Temperatures will be a bit higher than normal in the afternoons this week. Take care of chores early in the day – then enjoy the afternoon. It’s time to smell the roses.

* Plant, plant, plant! It’s prime planting season in the Sacramento area. If you haven’t already, it’s time to set out those tomato transplants along with peppers and eggplants. Pinch off any flowers on new transplants to make them concentrate on establishing roots instead of setting premature fruit.

* Direct-seed melons, cucumbers, summer squash, corn, radishes, pumpkins and annual herbs such as basil.

* Harvest cabbage, lettuce, peas and green onions.

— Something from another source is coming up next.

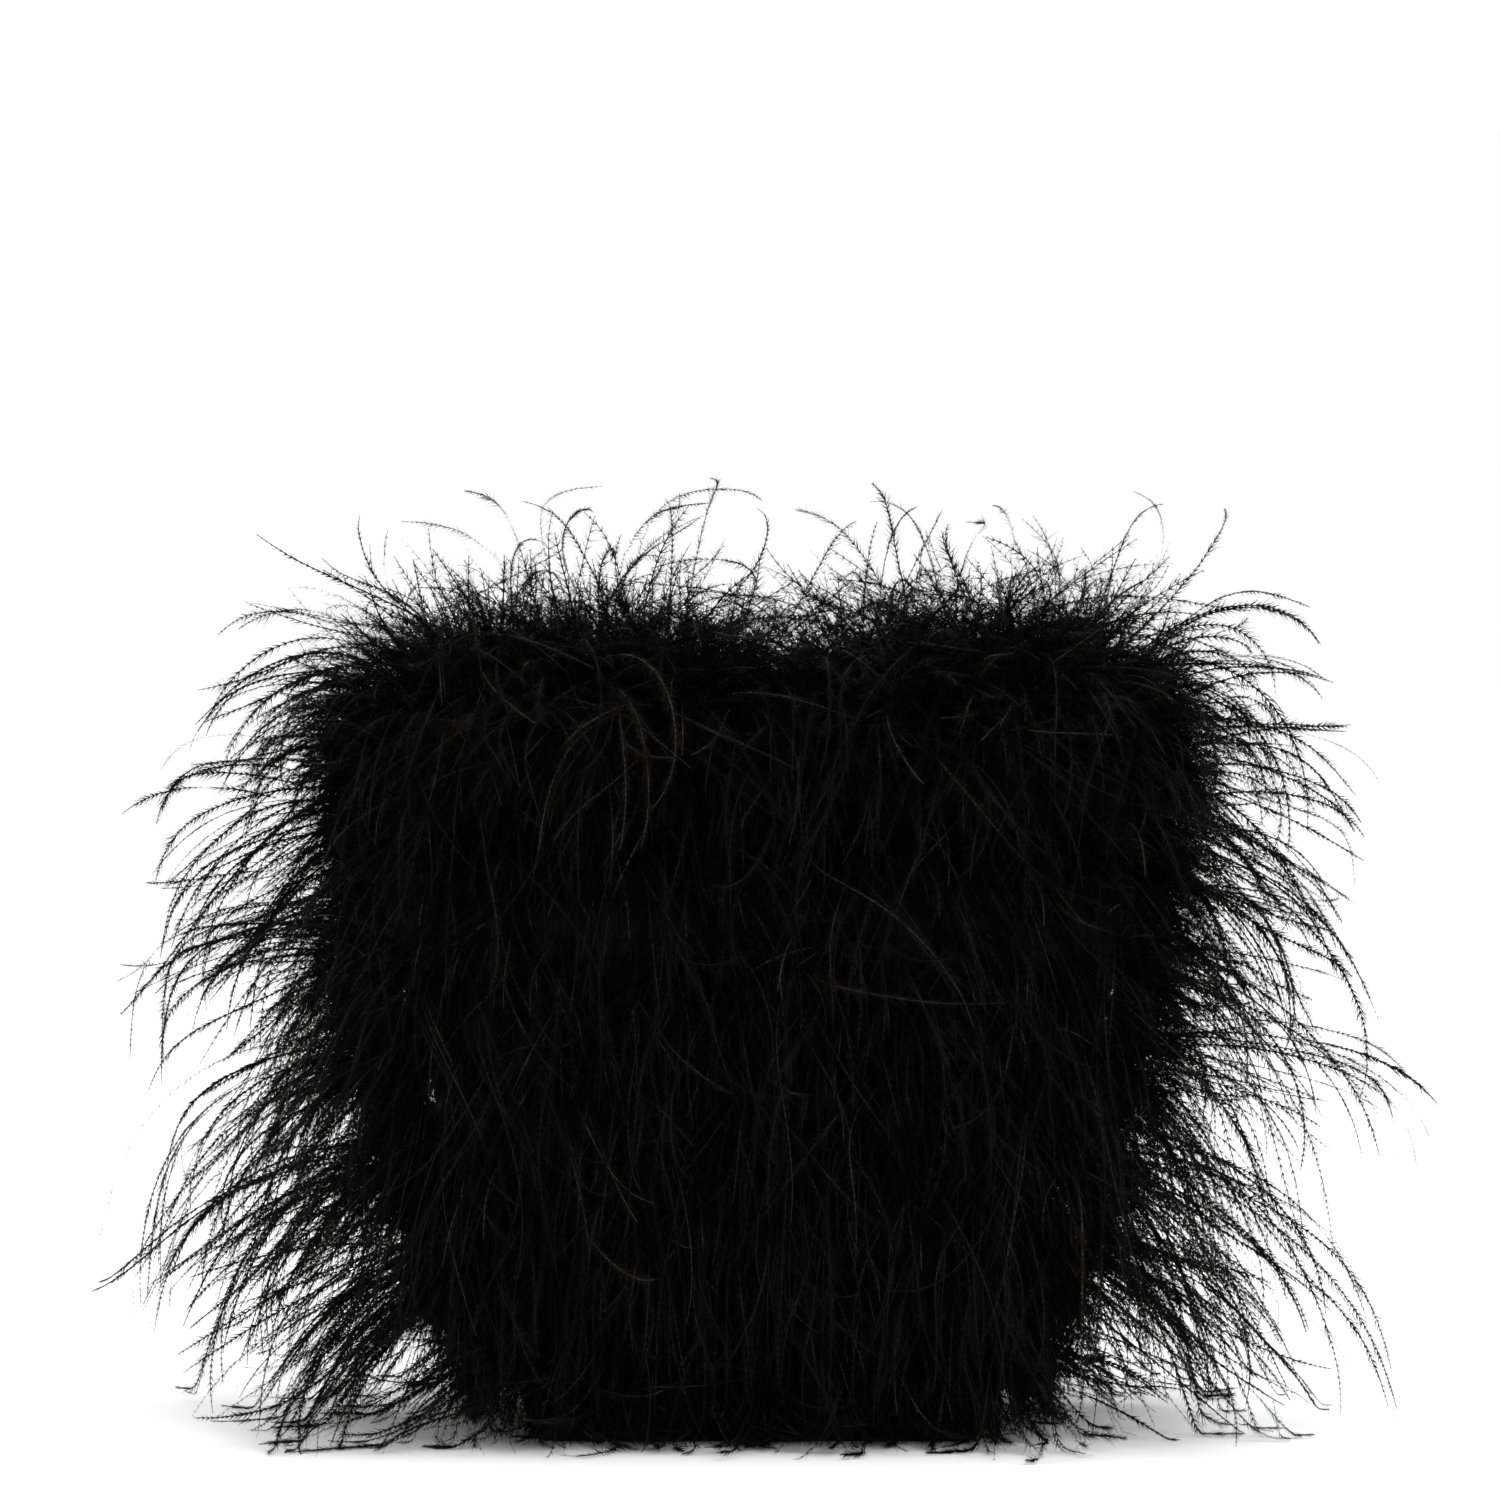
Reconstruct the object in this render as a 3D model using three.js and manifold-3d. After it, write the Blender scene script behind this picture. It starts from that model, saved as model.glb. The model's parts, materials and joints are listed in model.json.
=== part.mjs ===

* In the flower garden, direct-seed sunflowers, cosmos, salvia, zinnias, marigolds, celosia and asters.

* Plant dahlia tubers. Other perennials to set out include verbena, coreopsis, coneflower and astilbe.

* Transplant petunias, marigolds and perennial flowers such as astilbe, columbine, coneflowers, coreopsis, dahlias, rudbeckia and verbena.

* Keep an eye out for slugs, snails, earwigs and aphids that want to dine on tender new growth.

* Feed summer bloomers with a balanced fertilizer.

* For continued bloom, cut off spent flowers on roses as well as other flowering plants.

* Don’t forget to water. Seedlings need moisture. Deep watering will help build strong roots and healthy plants.

* Add mulch to the garden to help keep that precious water from evaporating. Mulch also cuts down on weeds. But don’t let it mound around the stems or trunks of trees or shrubs. Leave about a 6-inch to 1-foot circle to avoid crown rot or other problems.